A number of different labels have released CDs of stereo recordings of Welte Mignon piano rolls as reproduced today with a restored “vorsetzer” or complete piano with the mechanism built in. This amazingly complex mechanical system was invented and perfected in 1904, at a time when acoustic recordings of the piano sounded really terrible. It was capable of a much greater degree of realism in spite of the fact that a few corners had to be cut. For example there was an economy version that didn’t cover all 88 keys of the piano, and volume differences on both systems could only be registered between the bass and treble ends of the keyboard—not between the individual notes in a particular chord. The original recordings used rubber rollers which impressed a line of varying thickness for each note (for volume level) with ink on a paper roll, which was than transferred by experts into punched holes in the final playable rolls, which controlled a vacuum system which depressed the various keys. There was both a “roll up” player with fingers that contacted the keys of any grand piano, and models with built-in mechanisms. It was certainly the best piano reproduction instrument of its time. The sensational invention lasted until 1932, by which time electrical recording and radio had spelled the end of this expensive mechanical wonder. (The Blu-ray of Mahler’s Fourth we just reviewed has as an extra a fascinating video of the Welt Mignon in action.)
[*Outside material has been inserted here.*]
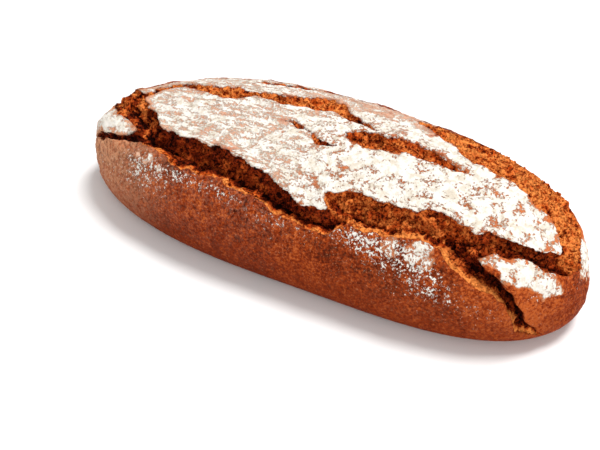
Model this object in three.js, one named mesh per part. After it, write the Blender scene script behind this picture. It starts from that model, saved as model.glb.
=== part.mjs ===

Tacet’s chief engineer has engaged the services of one of the leading experts on the historic Welte Mignon system, Hans W. Schmitz, and he has restored the sophisticated player pianos so that they could be recorded in stereo with a minimum of mechanical noise and the greatest realism. (And leaving this whole operation German from beginning to end, which seems appropriate.) Rachmaninoff himself had a fine piano technique and in fact recorded (electrically) all of his piano concerti himself, but he had a deal with the Ampico piano roll company and so never made any Welte Mignon recordings. However, a number of pianists of the period did, and this CD assembles the Welte rolls from nine of them. Jozef Hofman is probably the most famous of them all, and he is heard in only one Prelude: No. 3 in d minor. Vladimir Horowitz cut a Welte roll in 1926 of the Prelude No. 6 in g minor, as well as Nos. 5 & 12 from Opus 32. Rachmaninoff’s Piano Sonata in B-flat minor is played ion 1923 by pianist Paul Strecker.

Fascinating to hear, and certainly a more satisfying listening experience than listening to the primitive pre-electrical recordings of piano music of this period, even with today’s digital noise-control remastering. However, to my ears there is still an overall feeling of a sort of robot-at-the-keyboard at some spots in the music. There are some subtle little details that a live performer communicates at the keyboard which are somehow not here. Still, this is a valuable historical document.